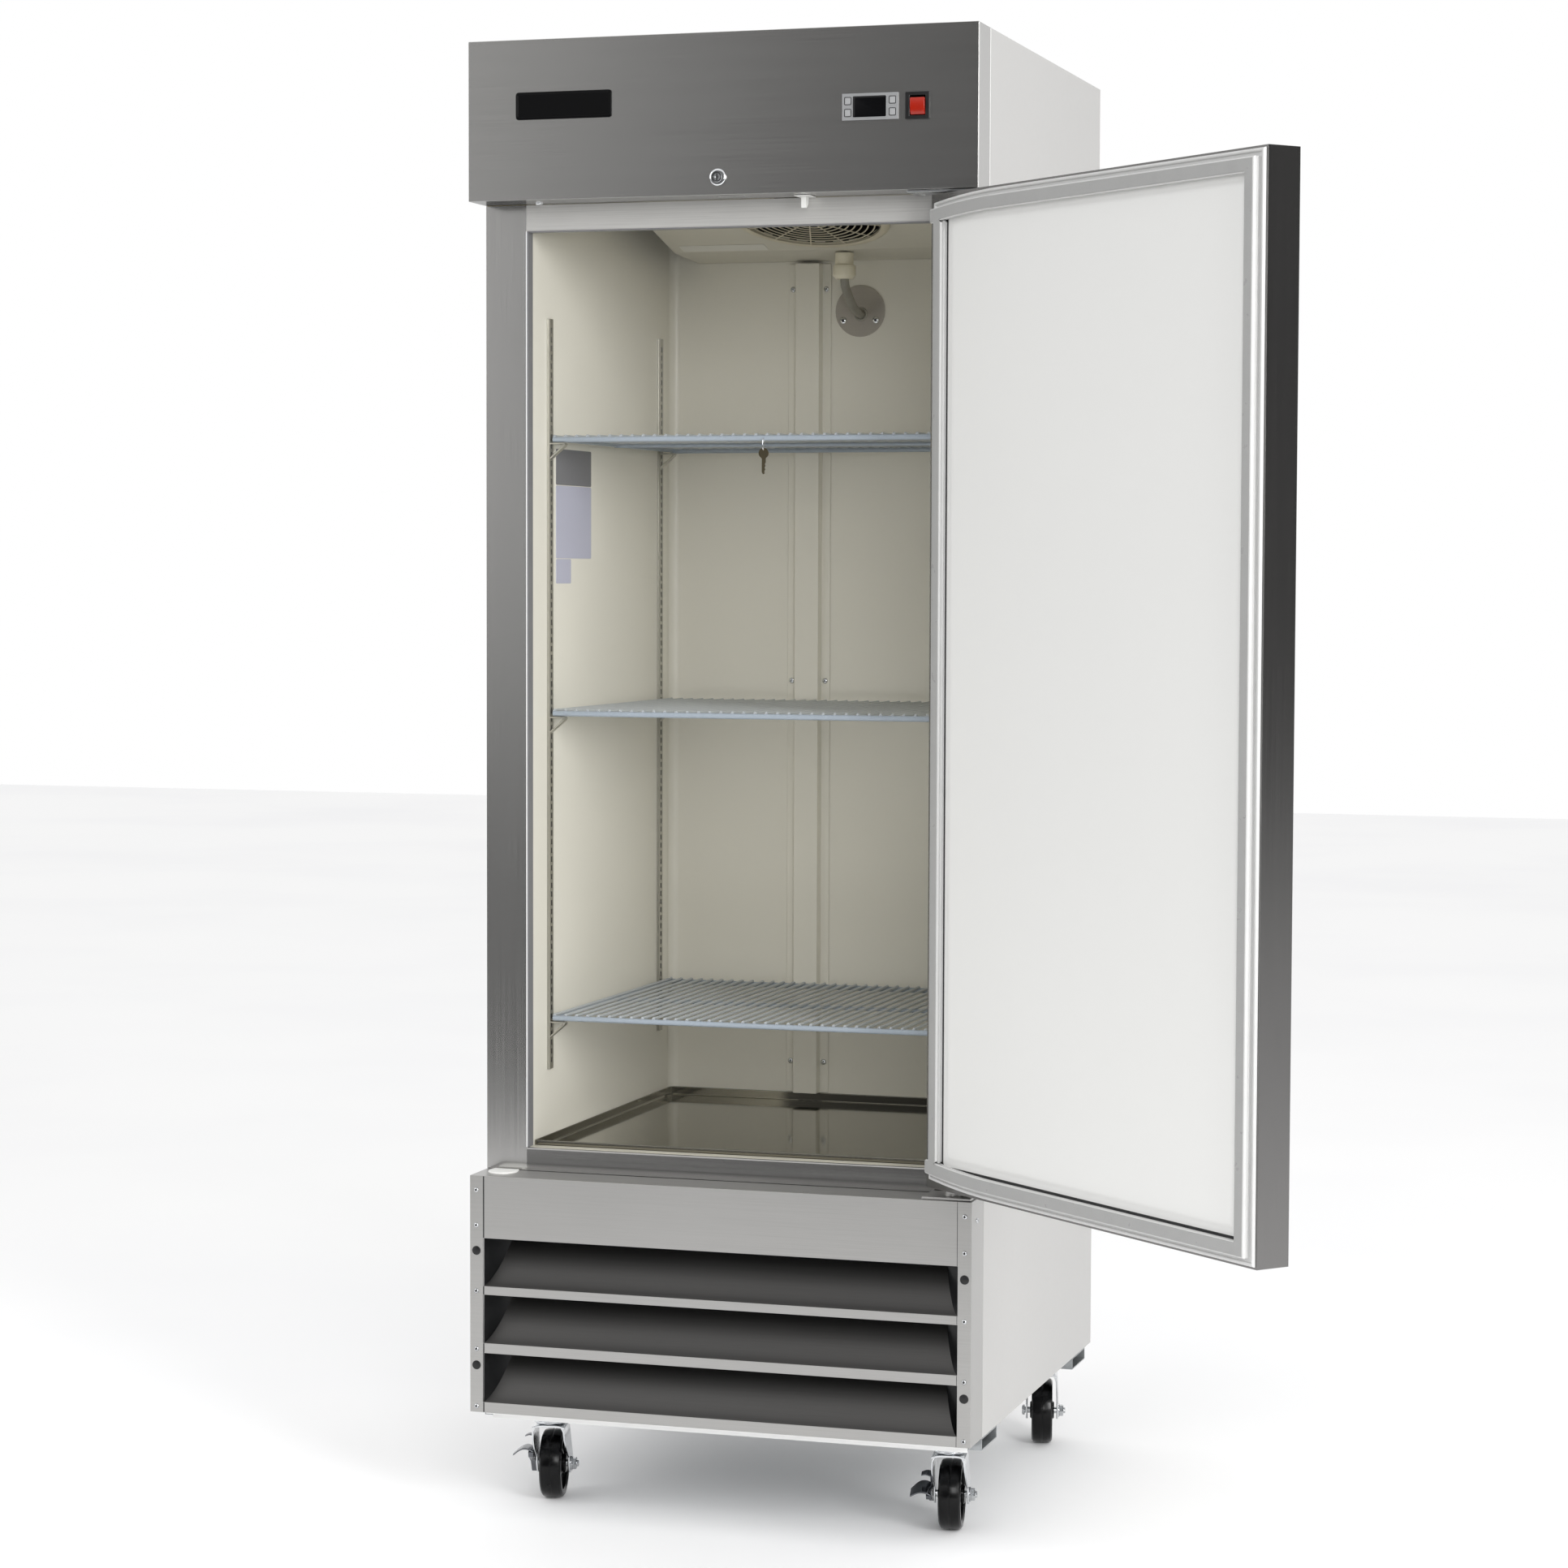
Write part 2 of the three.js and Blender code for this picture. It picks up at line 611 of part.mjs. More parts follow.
const ROCKER_PIVOT = [(SWITCH.x[0] + SWITCH.x[1]) / 2, 6, (SWITCH.z[0] + SWITCH.z[1]) / 2];
const ROCKER_TILT = THREE.MathUtils.degToRad(7);
const rockerShape = barAlongX([
  [10, 1976],
  [10, 1985],
  [-2, 1992.5],
  [-4, 1987],
  [-4.6, 1980.5],
  [-4, 1974],
  [-2, 1968.5],
], inset(SWITCH.x, 6.6));
part(model, "switch_rocker", turnedBy(rockerShape, "x", ROCKER_TILT, ROCKER_PIVOT), "red");

// Cam lock: barrel through the panel, plug with keyway and cam.
const lockBarrel = turned([
  [6.3, -4],
  [LOCK_R - 2, -4],
  [LOCK_R, -2.5],
  [LOCK_R, -GAP],
  [9, -GAP],
  [9, 20],
  [6.3, 20],
  [6.3, -4],
], "y", [0, 0, LOCK_Z], 24);
part(model, "lock_barrel", lockBarrel, "chrome");

const CAM_LENGTH = 33;
const lockPlug = cut(
  join(
    rod(6, "y", [0, 0, LOCK_Z], [-4.6, 25], 16),
    box([-6, CAM_LENGTH], [22, 25], [LOCK_Z - 6, LOCK_Z + 6]),
  ),
  box([-3, 3], [-6, -2.6], [LOCK_Z - 0.8, LOCK_Z + 0.8]),
);
part(model, "lock_plug", lockPlug, "chrome");

// Door switch: plate and well in the soffit, and the plunger that the door lifts.
const PLUNGER = { x: [109, 116], y: [34, 48], bottom: 1850.5, travel: 15.9 };
const plungerWell = box(
  inset(PLUNGER.x, -0.4),
  inset(PLUNGER.y, -0.4),
  [SOFFIT_Z - 5, 1899],
);
const doorSwitch = cut(
  join(
    box(DOOR_SWITCH.x, DOOR_SWITCH.y, [SOFFIT_Z - 1.7, SOFFIT_Z - GAP]),
    box(inset(DOOR_SWITCH.x, 4), inset(DOOR_SWITCH.y, 4), [SOFFIT_Z - 1, 1900]),
  ),
  plungerWell,
);
part(model, "door_switch_housing", doorSwitch, "white");

const plungerLow = PLUNGER.bottom;
const plunger = barAlongX([
  [PLUNGER.y[0], plungerLow + 1],
  [PLUNGER.y[0] + 1, plungerLow],
  [PLUNGER.y[0] + 5, plungerLow],
  [PLUNGER.y[1] - 1.5, plungerLow + 6],
  [PLUNGER.y[1], plungerLow + 12],
  [PLUNGER.y[1], plungerLow + 28],
  [PLUNGER.y[0], plungerLow + 28],
], PLUNGER.x);
part(model, "door_switch_plunger", plunger, "white");

// Hinge brackets: the top one hangs its pin down, the bottom one stands on the base ledge.
const BRACKET_Y = [4, 58];
const topBracketZ = SOFFIT_Z - GAP;
const hingeTop = join(
  box([268, 366], BRACKET_Y, [topBracketZ - 3, topBracketZ]),
  rod(PIN_R, "z", [PIN_X, PIN_Y, 0], [DOOR_TOP_Z - 26, topBracketZ - 1], 20),
);
part(model, "hinge_top", hingeTop, "galvanised");

const hingeBottom = join(
  box([296, 366], BRACKET_Y, [LEDGE_Z + GAP, LEDGE_Z + 4]),
  rod(11, "z", [PIN_X, PIN_Y, 0], [LEDGE_Z + 2, DOOR_BOTTOM_Z - GAP], 20),
  rod(PIN_R, "z", [PIN_X, PIN_Y, 0], [LEDGE_Z + 2, DOOR_BOTTOM_Z + 26], 20),
);
part(model, "hinge_bottom", hingeBottom, "galvanised");

// Door ---------------------------------------------------------------------------------------

const door = new THREE.Group();
door.position.set(PIN_X, PIN_Y, 0);
door.rotation.z = THREE.MathUtils.degToRad(DOOR_OPEN_DEG);
model.add(door);

function doorPart(name, piece, finish) {
  part(door, name, moved(piece, [-PIN_X, -PIN_Y, 0]), finish);
}

const HANDLE = { x: [-342, -288], z: [1105, 1295], depth: 26 };
const FLANGE = 33;
const doorX = [DOOR_FREE_X, DOOR_HINGE_X];
const doorZ = [DOOR_BOTTOM_Z, DOOR_TOP_Z];
const strikeSlot = box([-14, 14], [16, 34], [DOOR_TOP_Z - 5, DOOR_TOP_Z + 5]);

const doorShell = cut(
  box(doorX, [DOOR_FRONT_Y, DOOR_BACK_Y], doorZ),
  box(inset(doorX, SKIN), [DOOR_FRONT_Y + SKIN, DOOR_BACK_Y - SKIN], inset(doorZ, SKIN)),
  box(inset(doorX, FLANGE), [DOOR_FRONT_Y + SKIN, DOOR_BACK_Y + 5], inset(doorZ, FLANGE)),
  box(HANDLE.x, [-5, 5], HANDLE.z),
  strikeSlot,
  rod(PIN_R + 0.6, "z", [PIN_X, PIN_Y, 0], [0, HEIGHT], 20),
);
doorPart("door_shell", doorShell, "stainless");

const coreX = [DOOR_FREE_X + SKIN + GAP, PIN_X - 14];
const doorCore = cut(
  box(coreX, [DOOR_FRONT_Y + SKIN + GAP, DOOR_BACK_Y - SKIN - GAP], inset(doorZ, SKIN + GAP)),
  box(inset(HANDLE.x, -2), [0, HANDLE.depth + 2], inset(HANDLE.z, -2)),
  box([-18, 18], [12, 38], [DOOR_TOP_Z - 16, DOOR_TOP_Z + 5]),
);
doorPart("door_core", doorCore, "foam");

const doorLiner = box(
  inset(doorX, FLANGE + GAP),
  [DOOR_BACK_Y - SKIN, DOOR_BACK_Y],
  inset(doorZ, FLANGE + GAP),
);
doorPart("door_liner", doorLiner, "white");

const gasketX = [DOOR_FREE_X + GASKET_INSET, DOOR_HINGE_X - GASKET_HINGE_INSET];
const gasketZ = inset(doorZ, GASKET_INSET);
const gasket = cut(
  box(gasketX, [DOOR_BACK_Y + GAP, GASKET_Y], gasketZ),
  box(inset(gasketX, GASKET_WIDTH), [DOOR_BACK_Y - 5, GASKET_Y + 5], inset(gasketZ, GASKET_WIDTH)),
);
doorPart("door_gasket", gasket, "rubber");

const handleCup = cut(
  join(
    box(inset(HANDLE.x, -5), [0, DOOR_FRONT_Y - GAP], inset(HANDLE.z, -5)),
    box(inset(HANDLE.x, GAP), [0, HANDLE.depth], inset(HANDLE.z, GAP)),
  ),
  box(inset(HANDLE.x, 2), [-5, HANDLE.depth - 1.5], inset(HANDLE.z, 2)),
);
doorPart("door_handle", handleCup, "black");

// Base: grille with louvres, chassis, refrigeration unit ---------------------------------------

const BLADE_BACK_Y = 46;

function louvreBlade([bottom, top]) {
  const tip = top - 10;
  const outline = [
    [0, bottom - 1.4],
    [0, bottom],
    [BLADE_BACK_Y, tip],
    [BLADE_BACK_Y, tip - 1.4],
  ];
  return barAlongX(outline, [-HALF + 1, HALF - 1]);
}

const baseFront = cut(
  box([-HALF, HALF], [0, FACE_Y], [SKIRT_Z, LEDGE_Z]),
  box([-HALF + SKIN, HALF - SKIN], [SKIN, FACE_Y + 5], [SKIRT_Z - 5, LEDGE_Z - SKIN]),
  ...LOUVRE_Z.map((span) => box([-HALF + POST_WIDTH, HALF - POST_WIDTH], [-5, 5], span)),
);
part(model, "base_grille", join(baseFront, ...LOUVRE_Z.map(louvreBlade)), "stainless");

// Chassis: floor tray on two hollow cross rails, open at both ends.
const RAIL_WALL = 1.5;
const TRAY_Z = SKIRT_Z + SKIN + GAP;

function crossRail(shift) {
  const y = RAIL_Y.map((edge) => edge + shift);
  const z = [RAIL_BOTTOM_Z, SKIRT_Z - GAP];
  return cut(
    box([-HALF, HALF], y, z),
    box([-HALF - 5, HALF + 5], inset(y, RAIL_WALL), inset(z, RAIL_WALL)),
  );
}

const tray = box([-CASE_X, CASE_X], [FACE_Y + 5, DEPTH - 5], [TRAY_Z, TRAY_Z + 1.5]);
const railPads = [0, REAR_RAIL_SHIFT].map((shift) => box(
  [-HALF + 40, HALF - 40],
  [RAIL_Y[0] + shift + 10, RAIL_Y[1] + shift],
  [SKIRT_Z - 1, TRAY_Z + 1],
));
const frontLip = box([-358, 358], [30, RAIL_Y[0] + 1], [SKIRT_Z - 10, SKIRT_Z - 8.5]);
const lipFace = box([-358, 358], [30, 31.5], [SKIRT_Z - 10, SKIRT_Z - 1]);
const chassis = join(tray, crossRail(0), crossRail(REAR_RAIL_SHIFT), ...railPads, frontLip, lipFace);
part(model, "chassis", chassis, "galvanised");

const unitFloor = TRAY_Z + 1.5 + GAP;
const compressor = join(
  turned([
    [0, unitFloor + 14],
    [78, unitFloor + 14],
    [88, unitFloor + 40],
    [88, unitFloor + 130],
    [76, unitFloor + 165],
    [40, unitFloor + 185],
    [0, unitFloor + 190],
  ], "z", [90, 500, 0], 20),
  box([0, 180], [425, 575], [unitFloor + 10, unitFloor + 15]),
  ...[[12, 437], [168, 437], [12, 563], [168, 563]]
    .map(([x, y]) => rod(10, "z", [x, y, 0], [unitFloor, unitFloor + 12], 10)),
  rod(8, "x", [0, 500, unitFloor + 110], [-10, 30], 10),
);
part(model, "compressor", compressor, "compressor");

const CONDENSER = { x: [-190, 190], y: [90, 140], z: [unitFloor, 470] };
const COND_FAN = { y: 172, z: 312, r: 118 };
const condenserStrap = [-1, 1].map((side) => box(
  [side * 150 - 2, side * 150 + 2],
  [CONDENSER.y[1] - 4, COND_FAN.y + 46],
  [COND_FAN.z - 10, COND_FAN.z + 10],
));
const condenserCoil = join(
  finnedCoil(CONDENSER.x, CONDENSER.y, CONDENSER.z, 20, 14),
  ...condenserStrap,
  box([-152, 152], [COND_FAN.y + 43, COND_FAN.y + 46], [COND_FAN.z - 10, COND_FAN.z + 10]),
  rod(34, "y", [0, COND_FAN.y, COND_FAN.z], [14, 60], 16),
);
part(model, "condenser_coil", condenserCoil, "coil");

const condenserFan = moved(
  turnedBy(fanRotor(COND_FAN.r, 24, 20, 5), "x", Math.PI / 2, [0, 0, 0]),
  [0, COND_FAN.y, COND_FAN.z],
);
part(model, "condenser_fan", condenserFan, "black");

// Casters ------------------------------------------------------------------------------------

const LEG_X = 22;
const LEG_T = 3;
const FORK_TOP_Z = 116;
const CROWN_Y = [-24, 27];
const axle = [0, CASTER_TRAIL, WHEEL_R];

// Fork leg seen from the side: wide at the crown, round at the axle.
function forkLeg(x0) {
  const foot = Array.from({ length: 5 }, (_, i) => {
    const angle = THREE.MathUtils.degToRad(200 + i * 48);
    return [axle[1] + 13 * Math.cos(angle), axle[2] + 13 * Math.sin(angle)];
  });
  const front = [[CROWN_Y[0], FORK_TOP_Z], [CROWN_Y[0], FORK_TOP_Z - 12]];
  const back = [[CROWN_Y[1] + 3, FORK_TOP_Z - 10], [CROWN_Y[1], FORK_TOP_Z]];
  const outline = [...front, ...foot, ...back];
  return barAlongX(outline, [x0, x0 + LEG_T]);
}

function casterFork() {
  const plateTop = RAIL_BOTTOM_Z - GAP;
  return join(
    box([-38, 38], [-34, 34], [plateTop - 3.5, plateTop]),
    rod(27, "z", [0, 0, 0], [FORK_TOP_Z - 1, plateTop - 2], 16),
    box([-LEG_X - LEG_T, LEG_X + LEG_T], CROWN_Y, [FORK_TOP_Z - 3, FORK_TOP_Z]),
    forkLeg(-LEG_X - LEG_T),
    forkLeg(LEG_X),
    rod(5, "x", axle, [-LEG_X - 9, LEG_X + 9], 12),
    rod(9, "x", axle, [LEG_X + 1, LEG_X + 9], 6),
  );
}

// Tyre and spoked hub with a running bore; one flat of the tread stands on the floor.
function casterWheel() {
  const sides = 20;
  const rim = WHEEL_R / Math.cos(Math.PI / sides);
  const half = WHEEL_WIDTH / 2;
  const profile = [
    [5.2, -half - 3],
    [14, -half - 3],
    [16, -5],
    [37, -5],
    [39, -half],
    [rim - 5, -half],
    [rim, -half + 6],
    [rim, half - 6],
    [rim - 5, half],
    [39, half],
    [37, 5],
    [16, 5],
    [14, half + 3],
    [5.2, half + 3],
    [5.2, -half - 3],
  ];
  const round = turned(profile, "x", [0, 0, 0], sides);
  return moved(turnedBy(round, "x", Math.PI / sides, [0, 0, 0]), axle);
}

// Brake: side plate hung on the axle, with a foot pedal bent outward.
function brakeLever(angle) {
  const x0 = -LEG_X - LEG_T - GAP;
  const side = barAlongX([
    [14, 42],
    [46, 38],
    [50, 52],
    [30, 70],
    [4, 74],
    [4, 64],
  ], [x0 - 2.5, x0]);
  const pedal = box([x0 - 30, x0], [0, 26], [71, 73.5]);
  const hole = rod(6, "x", axle, [-80, 0], 12);
  return turnedBy(cut(join(side, pedal), hole), "x", THREE.MathUtils.degToRad(angle), axle);
}

for (const caster of CASTERS) {
  const group = new THREE.Group();
  group.position.set(caster.x, caster.y, 0);
  group.rotation.z = THREE.MathUtils.degToRad(caster.heading);
  model.add(group);
  part(group, `caster_fork_${caster.name}`, casterFork(), "chrome");
  part(group, `caster_wheel_${caster.name}`, casterWheel(), "wheel");
  if (caster.brake !== undefined) {
    part(group, `brake_lever_${caster.name}`, brakeLever(caster.brake), "chrome");
  }
}

export default model;
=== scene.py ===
import json
import math

import bmesh
import bpy
from mathutils import Matrix, Vector

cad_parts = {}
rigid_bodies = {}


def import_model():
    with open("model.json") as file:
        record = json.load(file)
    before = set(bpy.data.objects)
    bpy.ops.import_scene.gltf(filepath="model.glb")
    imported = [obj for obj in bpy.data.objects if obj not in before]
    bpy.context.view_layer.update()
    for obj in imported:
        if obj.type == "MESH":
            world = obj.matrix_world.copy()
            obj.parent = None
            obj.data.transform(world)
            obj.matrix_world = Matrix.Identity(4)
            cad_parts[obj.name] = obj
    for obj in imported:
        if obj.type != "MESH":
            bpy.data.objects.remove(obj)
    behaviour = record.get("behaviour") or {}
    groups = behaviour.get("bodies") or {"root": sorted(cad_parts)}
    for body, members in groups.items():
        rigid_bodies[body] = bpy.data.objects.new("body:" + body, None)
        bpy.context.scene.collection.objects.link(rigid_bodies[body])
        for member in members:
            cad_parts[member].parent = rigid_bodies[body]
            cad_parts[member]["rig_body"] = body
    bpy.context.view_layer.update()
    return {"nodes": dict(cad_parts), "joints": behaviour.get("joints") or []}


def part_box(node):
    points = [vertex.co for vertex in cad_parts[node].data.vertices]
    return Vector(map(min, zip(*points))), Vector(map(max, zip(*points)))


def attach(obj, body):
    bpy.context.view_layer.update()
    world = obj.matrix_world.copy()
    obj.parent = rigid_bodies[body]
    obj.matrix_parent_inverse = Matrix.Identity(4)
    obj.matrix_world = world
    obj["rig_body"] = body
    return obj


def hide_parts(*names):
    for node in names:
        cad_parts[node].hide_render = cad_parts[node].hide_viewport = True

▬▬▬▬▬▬

• **Set problem**: Your task is to quote exactly the lines beginning with the one that contains "for (const caster" and ending with the one that contains "bpy.data.objects.remove(obj)", with nothing left out or added.

• **Task response**:
for (const caster of CASTERS) {
  const group = new THREE.Group();
  group.position.set(caster.x, caster.y, 0);
  group.rotation.z = THREE.MathUtils.degToRad(caster.heading);
  model.add(group);
  part(group, `caster_fork_${caster.name}`, casterFork(), "chrome");
  part(group, `caster_wheel_${caster.name}`, casterWheel(), "wheel");
  if (caster.brake !== undefined) {
    part(group, `brake_lever_${caster.name}`, brakeLever(caster.brake), "chrome");
  }
}

export default model;
=== scene.py ===
import json
import math

import bmesh
import bpy
from mathutils import Matrix, Vector

cad_parts = {}
rigid_bodies = {}


def import_model():
    with open("model.json") as file:
        record = json.load(file)
    before = set(bpy.data.objects)
    bpy.ops.import_scene.gltf(filepath="model.glb")
    imported = [obj for obj in bpy.data.objects if obj not in before]
    bpy.context.view_layer.update()
    for obj in imported:
        if obj.type == "MESH":
            world = obj.matrix_world.copy()
            obj.parent = None
            obj.data.transform(world)
            obj.matrix_world = Matrix.Identity(4)
            cad_parts[obj.name] = obj
    for obj in imported:
        if obj.type != "MESH":
            bpy.data.objects.remove(obj)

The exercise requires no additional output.